YOUR OBJECTIVE: Which lines contain the word "context"? Return each of them as written.

[Rows from a dataset]
## BEGIN

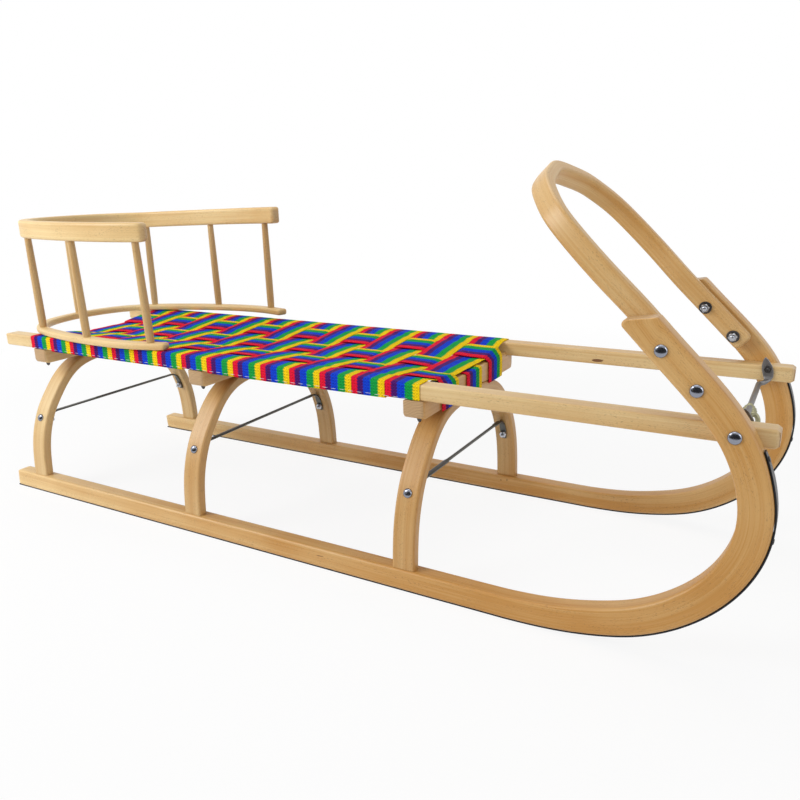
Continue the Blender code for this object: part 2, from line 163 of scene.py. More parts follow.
# A bar: a round-cornered rectangle carried along a path, its width along side and its height square
# to side and path, drawn in at the ends by their rows.
def bar(path, side, width, height, corner, ends=(0.002, 0.002), steps=200, arcSteps=5):
    path = np.asarray(path, float)
    run = lengths(path)
    first, last = endRows(ends[0]), endRows(ends[1])[::-1]
    plain = np.linspace(first[-1, 0], run[-1] - last[0, 0], steps)[1:-1]
    at = np.r_[first[:, 0], plain, run[-1] - last[:, 0]]
    shrink = np.r_[first[:, 1], 0 * plain, last[:, 1]]
    mid = readAt(path, run, at)
    ahead = unit(readAt(np.gradient(path, run, axis=0), run, at))
    wide = np.interp(at, run, np.broadcast_to(width, len(path))) - 2 * shrink
    high = np.interp(at, run, np.broadcast_to(height, len(path))) - 2 * shrink
    section = roundSection(wide, high, np.maximum(corner - shrink, corner * 0.15), arcSteps)
    side = np.broadcast_to(np.asarray(side, float), mid.shape)
    over = unit(np.cross(ahead, side))
    rings = mid[:, None] + section[..., :1] * side[:, None] + section[..., 1:] * over[:, None]
    cut = np.r_[first[:, 1] / max(first[0, 1], 1e-6), 0 * plain, last[:, 1] / max(last[-1, 1], 1e-6)]
    return {"rings": rings, "mid": mid, "fields": timber(at, section, cut)}


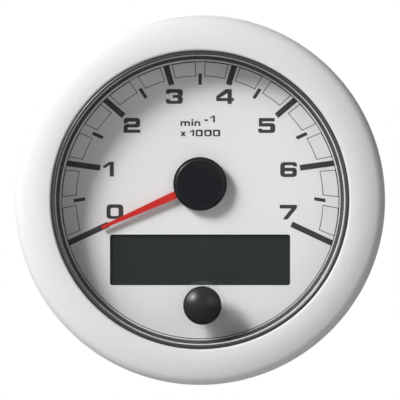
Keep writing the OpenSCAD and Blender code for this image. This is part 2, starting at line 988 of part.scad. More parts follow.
module rotor_magnet() {
    color([0.3, 0.3, 0.32])
        at_pointer()
            translate(rotor_at) {
                bar(magnet_d / 2, coil_z - magnet_h / 2, coil_z + magnet_h / 2);
                bar(pivot_d / 2, motor_back + blind + 0.1, board_back - blind - 0.1);
            }
}

module rotor_pinion() {
    color([0.93, 0.93, 0.9])
        at_pointer()
            translate(rotor_at)
                difference() {
                    gear(pinion_teeth, rear_wheel_z - 0.1, pinion_w - 0.1,
                        rotor_dir + 180 + 180 / pinion_teeth);
                    bar(pivot_d / 2, rear_wheel_z - eps, rear_wheel_z + pinion_w + eps);
                }
}

// Domed button: the cap stands through the lens, its stem reaches the switch
module button_cap() {
    edge = 0.7;
    dome_low = button_top - dome_r + sqrt(pow(dome_r, 2) - pow(button_r, 2));
    lean = asin(button_r / dome_r);
    color([0.13, 0.13, 0.14])
        at_button()
            difference() {
                union() {
                    rotate_extrude()
                        polygon(concat(
                            [[0, button_low], [button_r, button_low],
                             [button_r, dome_low - edge]],
                            [[button_r - 0.06, dome_low - 0.25]],
                            arc([0, button_top - dome_r], dome_r, 90 - lean + 3, 90, 9)
                        ));
                    bar(stem_r, plunger_top, button_low + eps);
                    bar(stem_flange_r, dial_back - stop_gap - 0.8, dial_back - stop_gap);
                }
                tube(button_r - 0.8, stem_r + 0.1, button_low - eps, dome_low - 0.8);
            }
}

module switch_plunger() {
    color([0.8, 0.75, 0.6])
        at_button()
            bar(plunger_r, plunger_top - 2.3, plunger_top);
}

module button_guide() {
    color([0.2, 0.2, 0.2])
        at_button()
            tube(guide_r + guide_wall, guide_r, carrier_back, dial_back);
}

module button_seal() {
    color([0.85, 0.87, 0.88, 0.5])
        at_button()
            tube(button_r + 1.6, button_r + 0.08, lens_seat - 0.8, lens_seat);
}

module tact_switch() {
    body_w = 5.2;
    color([0.15, 0.15, 0.15])
        at_button()
            difference() {
                block([0, 0], [body_w, body_w], carrier_back, carrier_back + switch_h);
                bar(plunger_r + 0.08, plunger_top - 2.3 - button_travel - 0.15,
                    carrier_back + switch_h + eps);
            }
}

// Board-to-board link: a socket on the main board and a pin header on the rear board
module link_grid() {
    for (i = [0:link_columns - 1], x = [-0.5, 0.5])
        translate([
            link_at[0] + x * link_pitch,
            link_at[1] + (i - (link_columns - 1) / 2) * link_pitch,
            0
        ])
            children();
}

link_socket_low = board_back - link_reach;

module link_socket() {
    color([0.1, 0.1, 0.1])
        placed()
            difference() {
                block(link_at, [link_w, link_len], link_socket_low, board_back);
                link_grid()
                    block([0, 0], [0.84, 0.84], link_socket_low - eps, board_back - 1);
            }
}

module link_header() {
    color([0.12, 0.12, 0.12])
        placed() {
            block(link_at, [link_w, link_len], rear_front, rear_front + link_base_h);
            link_grid()
                block([0, 0], [pin_w, pin_w], rear_front, link_socket_low + link_dip);
        }
}

module connector_board() {
    color([0.05, 0.3, 0.18])
        placed()
            difference() {
                block([0, 1], rear_board, rear_back, rear_front);
                for (p = boss_at)
                    translate(p)
                        bar(1.4, rear_back - eps, rear_front + eps);
                plug_grid()
                    block([0, 0], [0.9, 0.9], rear_back - eps, rear_front + eps);
                bus_grid()
                    bar(0.6, rear_back - eps, rear_front + eps);
            }
}

module connector_screws() {
    color([0.6, 0.6, 0.62])
        placed()
            for (p = boss_at)
                translate(p)
                    small_screw(rear_front, rear_back - boss_h + 1, 1.1);
}

can_r = 3.1;
can_h = 5;
can_at = fit * [[19, -12], [19, -3], [19, 6]];

module capacitors() {
    color([0.2, 0.2, 0.25])
        placed()
            for (p = can_at)
                translate(p)
                    bar(can_r, rear_front, rear_front + can_h);
}

transceiver_at = fit * [-6, 4];
transceiver_size = [8, 6];
transceiver_t = 1.6;

module transceiver_chip() {
    color([0.1, 0.1, 0.1])
        placed()
            block(transceiver_at, transceiver_size, rear_front, rear_front + transceiver_t);
}

// Housing: threaded cup with a flange and a seat for the lens
module housing() {
    chamfer = 1;
    seat_r = ring_out_r + side_gap / 2;
    color([0.13, 0.13, 0.14])
        placed()
            difference() {
                union() {
                    rotate_extrude()
                        polygon([
                            [0, -barrel_len], [bolt_r - chamfer, -barrel_len],
                            [bolt_r, -barrel_len + chamfer], [bolt_r, -shoulder_len],
                            [shoulder_r, -shoulder_len], [shoulder_r, 0],
                            [neck_r, 0], [neck_r, flange_z],
                            [flange_r, flange_z], [flange_r, flange_top],
                            [lens_r, flange_top], [lens_r, lens_seat],
                            [seat_r, lens_seat], [seat_r, 0],
                            [bore_r, 0], [bore_r, back_in], [0, back_in]
                        ]);
                    for (i = [0:rib_count - 1])
                        rotate([0, 0, i * 360 / rib_count])
                            board_rib();
                    for (p = boss_at)
                        translate(p)
                            bar(3, back_in - eps, rear_back);
                    back_pads();
                }
                for (p = boss_at)
                    translate(p)
                        bar(1.15, back_in + 0.6, rear_back + eps);
                block(plug_pos, [plug_in_w + 2 * plug_wall, plug_rows_h + 2 * plug_wall]
                    + [0.3, 0.3], -barrel_len - 2, back_in + eps);
                translate(bus_pos)
                    bar(bus_neck_r + 0.1, -barrel_len - 2, back_in + eps);
                translate(vent_at)
                    bar(vent_r / 2 + 0.1, -barrel_len - 2, back_in + eps);
            }
}

// A rib that carries the main board's edge
module board_rib() {
    intersection() {
        block([bore_r - 1, 0], [5, 3], back_in - eps, board_back);
        bar(bore_r + 0.2, back_in - eps, board_back);
    }
}

// Raised pads moulded round the connectors on the back wall
module back_pads() {
    pad = 0.6;
    rib_mid = bolt_r - 8.5;
    translate([0, 0, -barrel_len - pad])
        linear_extrude(pad + eps)
            difference() {
                circle(r = bolt_r - 3);
                circle(r = bolt_r - 5);
            }
    translate(bus_pos)
        bar(bus_r + 4, -barrel_len, back_in);
    for (i = [0:11])
        rotate([0, 0, i * 30 + 15])
            block([rib_mid, 0], [8, 1.2], -barrel_len - pad, back_in);
}

module plug_grid() {
    for (i = [0:plug_columns - 1], y = [-0.5, 0.5])
        translate([
            plug_pos[0] + (i - (plug_columns - 1) / 2) * pitch,
            plug_pos[1] + y * pitch,
            0
        ])
            children();
}

// Rectangular plug socket that stands through the back wall, with a keyed mouth
module plug_socket() {
    inside = [plug_in_w, plug_rows_h];
    outside = inside + 2 * [plug_wall, plug_wall];
    floor_z = -barrel_len + 0.5;
    color([0.1, 0.1, 0.1])
        placed()
            difference() {
                union() {
                    round_plate(plug_pos, outside, 1, plug_end, back_in);
                    round_plate(plug_pos, outside + [3, 3], 1, back_in, back_in + 1.2);
                    block(plug_pos, inside, back_in, rear_back);
                }
                block(plug_pos, inside, plug_end - eps, floor_z);
                block(plug_pos + [0, plug_rows_h / 2 + plug_wall / 2], [4, plug_wall + 0.1],
                    plug_end - eps, plug_end + 5);
                plug_grid()
                    block([0, 0], [pin_w + 0.1, pin_w + 0.1], floor_z - eps, rear_back + eps);
            }
}

module plug_pins() {
    color([0.85, 0.7, 0.35])
        placed()
            plug_grid()
                block([0, 0], [pin_w, pin_w], plug_end + pin_recess, rear_front + 0.8);
}

module bus_grid() {
    translate(bus_pos) {
        children();
        for (i = [0:3])
            rotate([0, 0, 45 + i * 90])
                translate([2.5, 0])
                    children();
    }
}

// Round threaded bus socket: collar inside the wall, nut and sealing ring outside
module bus_socket() {
    color([0.75, 0.72, 0.66])
        placed()
            translate(bus_pos)
                difference() {
                    union() {
                        bar(bus_r + 2.2, back_in, back_in + 1.5);
                        bar(bus_neck_r, bus_thread_z, back_in + 1.5);
                        bar(bus_r, bus_end, bus_thread_z);
                    }
                    bar(bus_bore_r, bus_end - eps, back_in + 2);
                    translate([0, bus_bore_r, 0])
                        block([0, 0], [1.2, 1.2], bus_end - eps, bus_end + 6);
                }
}

module bus_insert() {
    color([0.1, 0.1, 0.1])
        placed()
            difference() {
                translate(bus_pos)
                    bar(bus_bore_r - 0.05, -barrel_len - 4, rear_back);
                bus_grid()
                    bar(0.55, -barrel_len - 4 - eps, rear_back + eps);
            }
}

module bus_pins() {
    color([0.85, 0.7, 0.35])
        placed()
            bus_grid()
                bar(0.5, bus_end + 2, rear_front + 0.8);
}

module bus_nut() {
    from = -barrel_len - bus_seal_t - bus_nut_h;
    color([0.75, 0.72, 0.66])
        placed()
            translate(bus_pos)
                difference() {
                    translate([0, 0, from])
                        cylinder(r = bus_r + 2.6, h = bus_nut_h, $fn = 6);
                    bar(bus_neck_r + 0.05, from - eps, from + bus_nut_h + eps);
                }
}

module bus_seal() {
    color([0.08, 0.08, 0.08])
        placed()
            translate(bus_pos)
                tube(bus_r + 1.9, bus_neck_r + 0.05, -barrel_len - bus_seal_t, -barrel_len);
}

// Vent with a domed cap on the back wall
module vent_plug() {
    color([0.2, 0.2, 0.2])
        placed()
            translate(vent_at) {
                bar(vent_r / 2, -barrel_len - 1, back_in - 0.2);
                rotate_extrude()
                    polygon([
                        [0, -barrel_len], [vent_r, -barrel_len],
                        [vent_r, -barrel_len - 1.2],
                        [vent_r - 0.8, -barrel_len - 2], [0, -barrel_len - 2.2]
                    ]);
            }
}

module nut_washer() {
    color([0.75, 0.75, 0.72])
        placed()
            tube(washer_r, nut_bore, -nut_rest - washer_t, -nut_rest);
}

// Ring nut with finger lugs and a wide front flange
module spinlock_nut() {
    front = -nut_rest - washer_t - washer_play;
    flange_h = 2;
    color([0.12, 0.12, 0.13])
        placed()
            difference() {
                union() {
                    bar(nut_r, front - nut_h, front);
                    bar(washer_r, front - flange_h, front);
                    for (i = [0:lug_count - 1])
                        rotate([0, 0, i * 360 / lug_count])
                            nut_lug(front - nut_h, front);
                }
                bar(nut_bore, front - nut_h - eps, front + eps);
            }
}

// One finger lug: a block with rounded corners and a hollow in its middle
module nut_lug(from, to) {
    reach = nut_r + lug_h;
    root = nut_r - 3;
    tip = reach + 0.5;
    hollow_r = 2.6;
    hollow_at = reach + 1.2;
    translate([0, 0, from])
        linear_extrude(to - from)
            difference() {
                intersection() {
                    translate([(root + tip) / 2, 0])
                        round_rect([tip - root, lug_w], 1.5);
                    circle(r = reach);
                }
                translate([hollow_at, 0])
                    circle(r = hollow_r);
            }
}

front_bezel();
panel_gasket();
lens_gasket();
lens();
trim_ring();
dial_surround();
dial();
light_guide();
lcd_glass();
lcd_frame();
lcd_contacts();
lcd_backlight();
face_carrier();
main_board();
board_leds();
controller_chip();
carrier_screws();
motor_base();
motor_cover();
motor_stator();
motor_coils();
motor_pins();
idler_pin();
output_gear();
pointer_shaft();
pointer_arm();
pointer_cap();
idler_gear();
rotor_magnet();
rotor_pinion();
button_cap();
switch_plunger();
button_guide();
button_seal();
tact_switch();
link_socket();
link_header();
connector_board();
connector_screws();
capacitors();
transceiver_chip();
housing();
plug_socket();
plug_pins();
bus_socket();
bus_insert();
bus_pins();
bus_nut();
bus_seal();
vent_plug();
nut_washer();
spinlock_nut();
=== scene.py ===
"""Looks of a boat tachometer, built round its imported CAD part.

Sizes are in millimetres as seen from the front: x right, y up, z towards the viewer.
place() turns such a point into the row's frame, in metres.
"""

import json
import logging
import math
from collections.abc import Callable, Sequence
from dataclasses import dataclass
from enum import Enum

import bpy
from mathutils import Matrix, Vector


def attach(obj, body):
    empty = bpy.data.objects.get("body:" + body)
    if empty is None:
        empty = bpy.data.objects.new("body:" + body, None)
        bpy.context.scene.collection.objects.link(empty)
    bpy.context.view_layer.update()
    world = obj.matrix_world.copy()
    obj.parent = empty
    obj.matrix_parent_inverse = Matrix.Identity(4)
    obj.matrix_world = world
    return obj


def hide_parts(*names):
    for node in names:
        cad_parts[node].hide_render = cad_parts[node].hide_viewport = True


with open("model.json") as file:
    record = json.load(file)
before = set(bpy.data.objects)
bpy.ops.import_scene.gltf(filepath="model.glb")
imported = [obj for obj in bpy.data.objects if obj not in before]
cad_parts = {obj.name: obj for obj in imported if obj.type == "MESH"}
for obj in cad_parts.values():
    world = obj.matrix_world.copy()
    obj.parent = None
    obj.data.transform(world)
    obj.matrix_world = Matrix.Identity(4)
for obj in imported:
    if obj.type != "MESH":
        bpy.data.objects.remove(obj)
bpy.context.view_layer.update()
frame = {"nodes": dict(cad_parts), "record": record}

MM = 0.001
# Corners closer than this are one corner
WELD = 0.002 * MM
# Side of the square that is merged into the first corner of a new mesh
SEED = 2 * MM
# Faces that meet at less than this are shaded as one surface
SMOOTH = math.radians(30)
log = logging.getLogger("tachometer")

# x and y in the front view, or radius and height in a section
Point = tuple[float, float]
# A direction in the row's frame
Way = tuple[float, float, float]
# Left, right, low and high side
Box = tuple[float, float, float, float]
# x, y and, where the corner is round, its radius
Corner = tuple[float, ...]
# An outline, then its holes
Shape = tuple[tuple[Corner, ...], ...]
Tree = bpy.types.NodeTree
Socket = bpy.types.NodeSocket


class Axis(Enum):
    """Direction of a pattern's lines, in the row's frame."""

    ACROSS = (1.0, 0.0, 0.0)
    DEEP = (0.0, 1.0, 0.0)
    UP = (0.0, 0.0, 1.0)


class Body(Enum):
    """The CAD bodies that the scene's own pieces ride on."""

    FIXED = "root"
    POINTER = "pointer"
    BUTTON = "button"
    NUT = "nut"


class Join(Enum):
    """How a tool changes the piece that it is laid into."""

    ADD = "UNION"
    CUT = "DIFFERENCE"


def linear(code: str) -> tuple[float, float, float, float]:
    """Turn an sRGB hex colour into linear light.

    Args:
        code: the colour as "#rrggbb"

    Returns:
        Red, green, blue and an alpha of 1.
    """
    parts = [int(code[i:i + 2], 16) / 255 for i in (1, 3, 5)]
    light = [p / 12.92 if p <= 0.04045 else ((p + 0.055) / 1.055) ** 2.4 for p in parts]
    return light[0], light[1], light[2], 1.0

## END

REPLY:
        bpy.context.scene.collection.objects.link(empty)
    bpy.context.view_layer.update()
bpy.context.view_layer.update()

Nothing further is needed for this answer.